Source data —
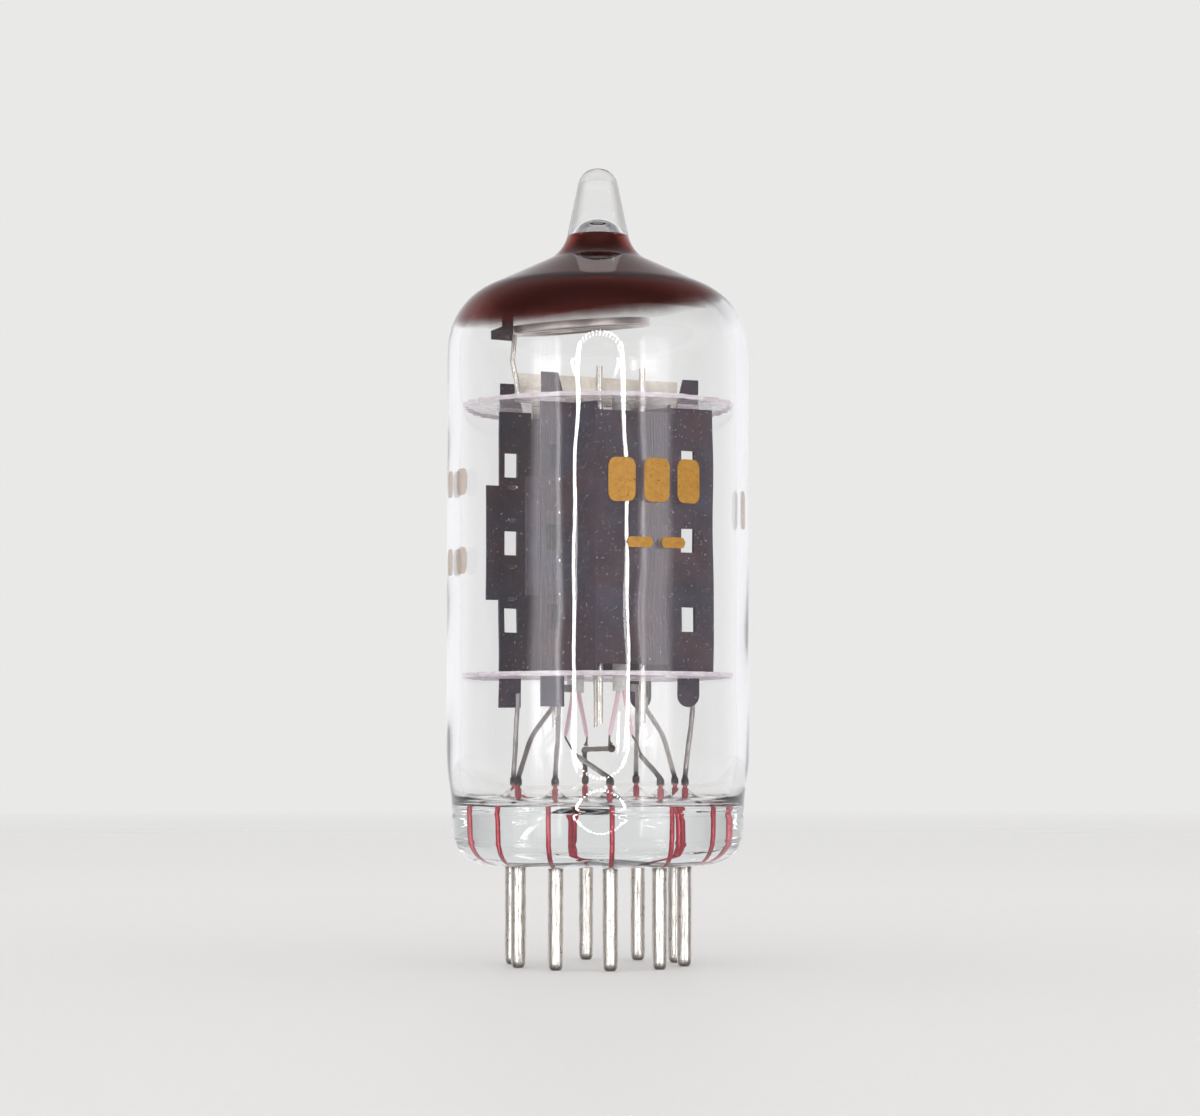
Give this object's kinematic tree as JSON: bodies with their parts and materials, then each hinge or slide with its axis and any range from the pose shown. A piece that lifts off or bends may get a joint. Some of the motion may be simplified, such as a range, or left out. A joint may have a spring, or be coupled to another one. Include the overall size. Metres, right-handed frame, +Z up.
{
  "type": "twin triode tube",
  "caption": "Miniature glass vacuum tube: paired dark anode boxes between micas, getter ring under a mirrored dome and a clear pressed base with a circle of pins.",
  "frame": {"origin": "on the axis of the glass, at the level of the pin tips", "axes": "+Z up along the glass to the sealed tip, +Y from the axis through the key gap of the pin circle, +X to the side of the lower pin numbers seen from below"},
  "size_m": [0.0207, 0.0206, 0.0548],
  "materials": {
    "glass": "clear, polished",
    "film": "dark mirror of spent getter metal",
    "pin": "nickel, scratched",
    "seal_wire": "copper-coated, reddish",
    "lead": "nickel, dull",
    "mica": "milky, translucent",
    "anode": "carbonised, dark grey",
    "grid": "bright drawn wire",
    "cathode": "nickel with white coating",
    "heater": "pinkish white coating, matt",
    "getter": "bright nickel",
    "bracket": "darkened by heat",
    "ink": "fired ochre ink, worn",
    "fill": "dark, crusted"
  },
  "bodies": {
    "root": {"glass_bulb": "glass", "button_stem": "glass", "pin_1": "pin", "pin_2": "pin", "pin_3": "pin", "pin_4": "pin", "pin_5": "pin", "pin_6": "pin", "pin_7": "pin", "pin_8": "pin", "pin_9": "pin", "seal_wire_1": "seal_wire", "seal_wire_2": "seal_wire", "seal_wire_3": "seal_wire", "seal_wire_4": "seal_wire", "seal_wire_5": "seal_wire", "seal_wire_6": "seal_wire", "seal_wire_7": "seal_wire", "seal_wire_8": "seal_wire", "seal_wire_9": "seal_wire", "lead_1": "lead", "lead_2": "lead", "lead_3": "lead", "lead_4": "lead", "lead_5": "lead", "lead_6": "lead", "lead_7": "lead", "lead_8": "lead", "lead_9": "lead", "lower_mica": "mica", "upper_mica": "mica", "anode_a_front": "anode", "anode_a_back": "anode", "anode_b_front": "anode", "anode_b_back": "anode", "grid_rod_a_left": "grid", "grid_rod_a_right": "grid", "grid_rod_b_left": "grid", "grid_rod_b_right": "grid", "grid_winding_a": "grid", "grid_winding_b": "grid", "cathode_a": "cathode", "cathode_b": "cathode", "cathode_ribbon_a": "lead", "cathode_ribbon_b": "lead", "heater_a": "heater", "heater_b": "heater", "getter_strap": "getter", "getter_post": "getter", "getter_bracket": "bracket", "getter_ring": "getter", "getter_fill": "fill", "getter_film": "film"}
  },
  "joints": []
}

The problem — Make an exact copy of the material above.

Output of the task —
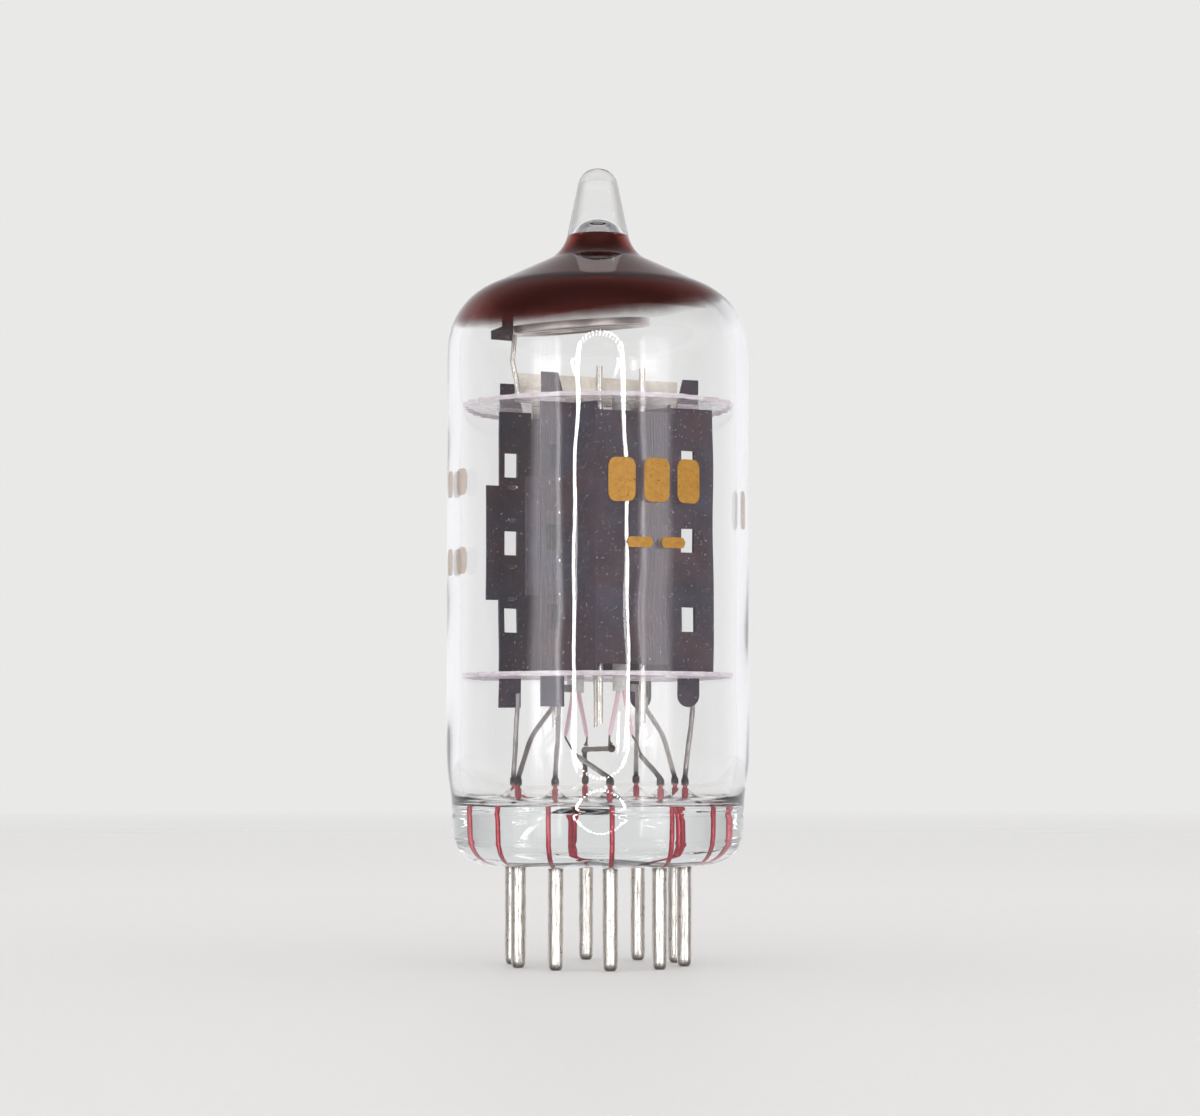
Give this object's kinematic tree as JSON: bodies with their parts and materials, then each hinge or slide with its axis and any range from the pose shown. A piece that lifts off or bends may get a joint. Some of the motion may be simplified, such as a range, or left out. A joint may have a spring, or be coupled to another one. Include the overall size. Metres, right-handed frame, +Z up.
{
  "type": "twin triode tube",
  "caption": "Miniature glass vacuum tube: paired dark anode boxes between micas, getter ring under a mirrored dome and a clear pressed base with a circle of pins.",
  "frame": {"origin": "on the axis of the glass, at the level of the pin tips", "axes": "+Z up along the glass to the sealed tip, +Y from the axis through the key gap of the pin circle, +X to the side of the lower pin numbers seen from below"},
  "size_m": [0.0207, 0.0206, 0.0548],
  "materials": {
    "glass": "clear, polished",
    "film": "dark mirror of spent getter metal",
    "pin": "nickel, scratched",
    "seal_wire": "copper-coated, reddish",
    "lead": "nickel, dull",
    "mica": "milky, translucent",
    "anode": "carbonised, dark grey",
    "grid": "bright drawn wire",
    "cathode": "nickel with white coating",
    "heater": "pinkish white coating, matt",
    "getter": "bright nickel",
    "bracket": "darkened by heat",
    "ink": "fired ochre ink, worn",
    "fill": "dark, crusted"
  },
  "bodies": {
    "root": {"glass_bulb": "glass", "button_stem": "glass", "pin_1": "pin", "pin_2": "pin", "pin_3": "pin", "pin_4": "pin", "pin_5": "pin", "pin_6": "pin", "pin_7": "pin", "pin_8": "pin", "pin_9": "pin", "seal_wire_1": "seal_wire", "seal_wire_2": "seal_wire", "seal_wire_3": "seal_wire", "seal_wire_4": "seal_wire", "seal_wire_5": "seal_wire", "seal_wire_6": "seal_wire", "seal_wire_7": "seal_wire", "seal_wire_8": "seal_wire", "seal_wire_9": "seal_wire", "lead_1": "lead", "lead_2": "lead", "lead_3": "lead", "lead_4": "lead", "lead_5": "lead", "lead_6": "lead", "lead_7": "lead", "lead_8": "lead", "lead_9": "lead", "lower_mica": "mica", "upper_mica": "mica", "anode_a_front": "anode", "anode_a_back": "anode", "anode_b_front": "anode", "anode_b_back": "anode", "grid_rod_a_left": "grid", "grid_rod_a_right": "grid", "grid_rod_b_left": "grid", "grid_rod_b_right": "grid", "grid_winding_a": "grid", "grid_winding_b": "grid", "cathode_a": "cathode", "cathode_b": "cathode", "cathode_ribbon_a": "lead", "cathode_ribbon_b": "lead", "heater_a": "heater", "heater_b": "heater", "getter_strap": "getter", "getter_post": "getter", "getter_bracket": "bracket", "getter_ring": "getter", "getter_fill": "fill", "getter_film": "film"}
  },
  "joints": []
}